Por principios humanistas y democráticos, la población urbana o rural y las instituciones legalmente constituidas tenemos el deber de rechazar y condenar todas las manifestaciones de violencia que se vienen presentando en varios países del mundo, entre ellos Colombia, y de no tratar de justificarlas porque todas las violencias son malas y van contra el derecho de los pueblos a la convivencia pacífica.
En el caso de Colombia, son indignantes todas las manifestaciones de violencia urbana y rural que a diario se vienen presentando contra las mujeres, los niños o contra la integridad física o patrimonial de las personas, incluidos los policías y militares.
Las calles y carreteras están tomadas por asaltantes que, con uno u otro nombre o necesidad, quieren justificar su violencia contra los legales, haciéndonos aparecer, muchas veces, como si viviéramos prisioneros y llenos de miedo en nuestras propias casas o centros de trabajo.
De seguir por ese camino, vamos mal y cada día les daremos más motivos a quienes tienen por oficio hablar mal de Colombia, a relacionarnos como un pueblo de criminales y narcotraficantes y no como lo que realmente somos: un pueblo trabajador, estudioso, emprendedor, alegre y solidario. Esa es la verdadera Colombia del presente y del futuro y no la que nos quieren mostrar los violentos y narcotraficantes.
Como no se trata de meternos en la ley de la selva, ni de hacer justicia por nuestros propios medios, sino de cumplir con el mandato constitucional de que “la paz es un deber y un derecho de obligatorio cumplimiento”, es necesario que nuestros gobernantes, sean de izquierda, derecha, centro o independientes, procuren el acompañamiento de los organismos de justicia y control del Estado, de la Fiscalía, a fin de crear un equipo de fiscales y jueces que, con la colaboración de las autoridades militares, de policía, de los alcaldes, gobernadores, de la comunidad internacional y de las organizaciones relacionadas con la defensa de los derechos humanos, tengan como propósito fundamental la investigación y judicialización de todas las personas relacionadas con hechos de violencia, corrupción y despilfarro.
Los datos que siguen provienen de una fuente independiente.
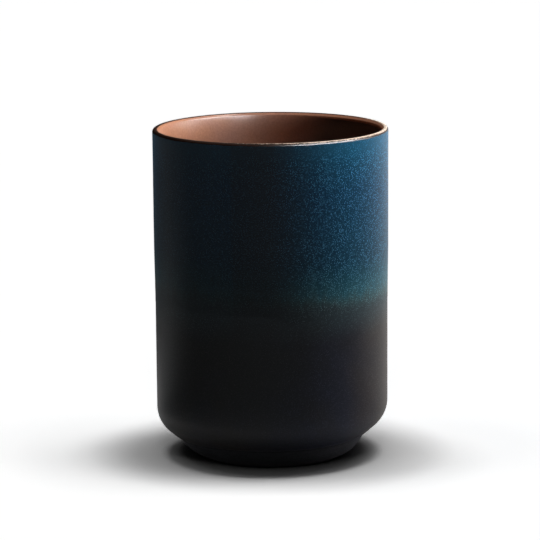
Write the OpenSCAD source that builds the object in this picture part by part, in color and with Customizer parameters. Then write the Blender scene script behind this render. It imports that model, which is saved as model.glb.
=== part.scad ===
// Tall handleless tea cup in stoneware: one turned clay body with three glazes fired onto it.
// The body is one revolve. Each glaze is a thin revolved shell between the surface it lies on
// and its own fired surface, so the four solids meet face to face and overlap nowhere.
// Millimetres, +Z up, origin on the table at the middle of the resting ring.

/* [Cup] */
// Height from the table to the top of the lip
cup_h = 98.5; // [80:0.2:120]
// Outside diameter of the glazed lip
lip_d = 70; // [62:0.5:84]
// Thickness of the glazed lip, which is fully round
lip_t = 2.7; // [2.4:0.1:4]
// How much smaller the radius of the wall is at its lower end than at the lip
wall_taper = 0.4; // [0:0.1:2]
// Thickness of the glazed wall at its lower end
wall_low_t = 3.4; // [2.8:0.1:5]
// Radius of the curve that turns the wall in under the cup
corner_r = 8.5; // [4:0.25:11]
// Angle of the sloping underside above level, between that curve and the foot
under_slope = 34; // [22:1:45]
// Radius of the curve between the wall and the floor inside
inner_corner_r = 9; // [5:0.5:12]
// Thickness of the clay floor above the recess
floor_t = 5; // [3.5:0.25:7]

/* [Foot] */
// Height of the foot, from the table to the line where the glaze ends
foot_h = 6.9; // [4:0.1:8.5]
// How far the top of the foot lies inside the wall
step_inset = 6.3; // [5:0.1:9]
// How far the resting edge lies inside the top of the foot
foot_inset = 7.4; // [3:0.1:9]
// How far the side of the foot swells beyond a straight slope
foot_bulge = 1.15; // [0:0.05:1.5]
// Width of the flat ring that the cup rests on
land_w = 3.2; // [2:0.2:5]
// Depth of the turned recess inside the resting ring
recess_depth = 3.2; // [2.2:0.1:4.5]
// Radius of the curve between the side and the ceiling of the recess
recess_r = 1.5; // [0.5:0.1:2]

/* [Glazes] */
// Thickness of the black base glaze on the outside
base_t = 0.3; // [0.2:0.05:0.5]
// Full thickness of the blue glaze over the base glaze
blue_t = 0.2; // [0.1:0.05:0.4]
// How far the liner glaze comes down the outside, from the top of the lip
lip_lap = 0.8; // [0.5:0.1:1.2]
// How far the blue glaze reaches down from the top of the lip
blue_drop = 53; // [35:1:62]
// Height over which the blue glaze thins out to its lower edge
feather_h = 18; // [8:1:24]
// Thickness that is left at the lower edge of the blue glaze
feather_t = 0.04; // [0.02:0.01:0.08]
// Thickness of the roll in which the base glaze ends above the foot
roll_t = 0.6; // [0.3:0.05:1]
// Width of the rounded edge of that roll
roll_w = 0.7; // [0.3:0.05:1.2]
// Length over which the roll thins out to the base glaze
roll_fade = 2.5; // [1:0.25:4]

/* [Hidden] */

// Fineness of the revolve, and counts of steps on the curves
turn_fn = 96;
lip_steps = 20;
corner_steps = 28;
foot_steps = 14;
cove_steps = 8;
roll_steps = 8;
feather_steps = 12;

// The liner is as thick as both outer glazes, so they are flush where they meet on the lip
coat_t = base_t + blue_t;
lip_r = lip_d / 2;
round_r = lip_t / 2;
round_c = [lip_r - round_r, cup_h - round_r];
lap_angle = asin((round_r - lip_lap) / round_r);

// Clay on the outside: top of the foot, sloping underside, bottom curve
wall_low_r = lip_r - wall_taper;
step = [wall_low_r - step_inset, foot_h];
clay_corner_r = corner_r - base_t;
corner_angle = under_slope - 90;
slope_end_r = wall_low_r - corner_r + clay_corner_r * cos(corner_angle);
slope_length = (slope_end_r - step[0]) / cos(under_slope);
corner_c = [
    wall_low_r - corner_r,
    foot_h + slope_length * sin(under_slope) - clay_corner_r * sin(corner_angle)];
under_length = slope_length - corner_angle * PI / 180 * clay_corner_r;
foot_r = step[0] - foot_inset;
land_in_r = foot_r - land_w;

// Inside
inner_low_r = wall_low_r - wall_low_t;
floor_z = recess_depth + floor_t + coat_t;
inner_c = [inner_low_r - inner_corner_r, floor_z + inner_corner_r];

// Lower edge of the blue glaze
blue_z = cup_h - blue_drop;

// Points of an arc round c, from angle a to angle b
function arc(c, r, a, b, steps) =
    [for (i = [0:steps]) c + r * [cos(a + (b - a) * i / steps), sin(a + (b - a) * i / steps)]];

// The same list of points, backwards
function back(points) = [for (i = [len(points) - 1:-1:0]) points[i]];

// The same list of points, without its first or its last
function tail(points) = [for (i = [1:len(points) - 1]) points[i]];
function head(points) = [for (i = [0:len(points) - 2]) points[i]];

// Points from p to q that swell by bulge to the right of the straight way
function swell(p, q, bulge, steps) =
    let (way = q - p, side = [way[1], -way[0]] / norm(way))
    [for (i = [0:steps]) p + way * i / steps + side * bulge * 4 * i / steps * (1 - i / steps)];

// Share of a full step, rising smoothly from 0 to 1
function ease_share(x) = (1 - cos(180 * max(0, min(1, x)))) / 2;

// Radius of the straight wall at height z, with a given depth below the fired surface at each end
function wall_r(z, low_depth, top_depth) =
    let (low = wall_low_r - low_depth, top = lip_r - top_depth)
    low + (top - low) * (z - corner_c[1]) / (round_c[1] - corner_c[1]);

// Lip from the lap line over the top and down the inside to the middle of the floor
function inside(depth) = concat(
    arc(round_c, round_r - depth, lap_angle, 180, lip_steps),
    arc(inner_c, inner_corner_r + depth, 0, -90, corner_steps),
    [[0, floor_z - depth]]);

// Outer side of the lip, from the top of the straight wall up to the lap line
function lip_outside(depth) = arc(round_c, round_r - depth, 0, lap_angle, cove_steps);

// Clay from the top of the foot up to the lap line
function clay_outside() = concat(
    [step],
    arc(corner_c, clay_corner_r, corner_angle, 0, corner_steps),
    lip_outside(coat_t));

// Side of the foot and the recess under it, from the middle of the recess to the top of the foot
function clay_foot() = concat(
    [[0, recess_depth]],
    arc([land_in_r - recess_r, recess_depth - recess_r], recess_r, 90, 0, cove_steps),
    [[land_in_r, 0]],
    swell([foot_r, 0], step, foot_bulge, foot_steps));

function clay_outline() = concat(head(clay_foot()), head(clay_outside()), inside(coat_t));

// Depth of the base glaze at a distance along the surface from its edge, beyond the rounded part
function roll_depth(s) = base_t + (roll_t - base_t) * (1 - ease_share((s - roll_w) / roll_fade));

// Point at a distance s along the clay from the top of the foot, with a given depth of glaze
function over_clay(s, depth) =
    let (a = corner_angle + max(0, s - slope_length) / clay_corner_r * 180 / PI,
        back = min(0, s - slope_length))
    corner_c + (clay_corner_r + depth) * [cos(a), sin(a)] + back * [-sin(a), cos(a)];

// Base glaze from its edge round the roll, up the wall and on to the lap line
function base_outside() = concat(
    [for (i = [0:roll_steps]) let (u = 90 * i / roll_steps)
        over_clay(roll_w * (1 - cos(u)), roll_t * sin(u))],
    [for (i = [1:corner_steps]) let (s = roll_w + (under_length - roll_w) * i / corner_steps)
        over_clay(s, roll_depth(s))],
    lip_outside(blue_t));

function base_outline() = concat(back(clay_outside()), tail(base_outside()));

// Depth of the blue glaze at height z
function blue_depth(z) = feather_t + (blue_t - feather_t) * ease_share((z - blue_z) / feather_h);

function blue_outline() = concat(
    [[wall_r(blue_z, 0, blue_t), blue_z]],
    lip_outside(blue_t),
    back(lip_outside(0)),
    [for (i = [feather_steps:-1:0]) let (z = blue_z + feather_h * i / feather_steps)
        [wall_r(z, 0, blue_t) + blue_depth(z), z]]);

module turned(outline) {
    rotate_extrude($fn = turn_fn) polygon(outline);
}

// Clay: wall, floor and foot in one piece, bare only on the foot and in its recess
module stoneware_body() {
    color("#26221f") turned(clay_outline());
}

// Brown satin glaze inside the cup, rolled over the lip
module liner_glaze() {
    color("#8f6b58") turned(concat(inside(0), back(inside(coat_t))));
}

// Black satin glaze over the whole outside, down to its roll above the foot
module base_glaze() {
    color("#1f1d20") turned(base_outline());
}

// Speckled blue glaze over the upper half of the base glaze, thinning out downwards
module blue_glaze() {
    color("#124a66") turned(blue_outline());
}

stoneware_body();
liner_glaze();
base_glaze();
blue_glaze();
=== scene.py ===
import math

import bmesh
import bpy
from mathutils import Matrix, Vector, noise


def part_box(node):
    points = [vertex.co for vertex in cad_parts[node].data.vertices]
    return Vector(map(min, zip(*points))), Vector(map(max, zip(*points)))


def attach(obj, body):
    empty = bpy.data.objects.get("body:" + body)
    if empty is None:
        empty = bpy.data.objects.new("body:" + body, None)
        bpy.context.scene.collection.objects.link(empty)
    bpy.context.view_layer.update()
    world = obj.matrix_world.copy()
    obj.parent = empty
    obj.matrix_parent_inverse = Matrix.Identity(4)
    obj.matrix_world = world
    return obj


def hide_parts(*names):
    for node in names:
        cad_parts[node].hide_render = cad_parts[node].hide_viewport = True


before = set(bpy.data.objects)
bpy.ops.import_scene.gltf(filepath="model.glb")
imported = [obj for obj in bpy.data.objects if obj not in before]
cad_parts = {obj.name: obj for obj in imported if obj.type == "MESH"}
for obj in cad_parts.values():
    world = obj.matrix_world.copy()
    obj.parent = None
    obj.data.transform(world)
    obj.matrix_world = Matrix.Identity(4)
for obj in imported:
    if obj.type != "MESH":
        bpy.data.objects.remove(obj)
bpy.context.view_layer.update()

# Body: dark stoneware clay, turned on the wheel in one piece and fired. Its wall and floor
# lie hidden between the glazes; the tapered foot, the flat ring that the cup stands on and
# the shallow recess inside that ring are left bare. All lengths here are in millimetres.
MM = 0.001

# Mesh: vertices round the cup, and rows that are finest where they show.
columns = 288
row_h = 0.7
foot_row_h = 0.4
hidden_row_h = 1.8
land_row_w = 0.8
recess_row_w = 1.2
crease = math.radians(38)

# Wall and coats, from the frame where it knows them.
cup_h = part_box("liner_glaze")[1].z / MM
lip_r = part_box("blue_glaze")[1].x / MM
coat_t = lip_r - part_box("stoneware_body")[1].x / MM
base_t = 0.3
blue_t = coat_t - base_t
wall_taper = 0.3

# Lip: a large outer round, a bevel, and a small inner round that flares out into the wall.
lip_low = 0.07
lip_round_r = 0.9
lip_bevel = math.radians(50)
lip_bevel_w = 0.45
lip_inner_r = 0.55
lip_flare = 0.6
flare_fade = 2.5
lap_drop = 0.74

# What makes it a hand-made cup: lip and bottom curve a little askew, a wobble and turning rings.
lip_tilt = 0.07
bottom_tilt = 0.85
wobble = 0.04
ring_depth = 0.022
ring_h = 2.6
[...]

No olvidemos que los verdaderos enemigos de la democracia, de la paz y de la estabilidad de los gobiernos son aquellas personas que están relacionadas con el delito, la criminalidad organizada y la violencia que generan a diario, los grupos armados ilegales, la mayoría de ellos relacionados con el narcotráfico y no quienes en democracia piensan de manera diferente o son críticos al gobierno nacional, a algunas instituciones del Estado o a los gobiernos regionales o locales.
Son los grupos armados ilegales y los promotores de la violencia urbana y rural los que, por su propia esencia y origen, procuran siempre debilitar la credibilidad de la población en las instituciones democráticas del Estado, incluyendo el poder ejecutivo, judicial, legislativo y a las propias fuerzas militares y de policía.
La historia de los pueblos ha enseñado que, si actuamos con ingenuidad, tolerancia y candidez frente a los promotores de guerras, terrorismo, secuestro y demás expresiones violentas, las consecuencias a la larga serán de dolor y lágrimas para la población y de descrédito para la democracia y la comunidad internacional, incluida Colombia.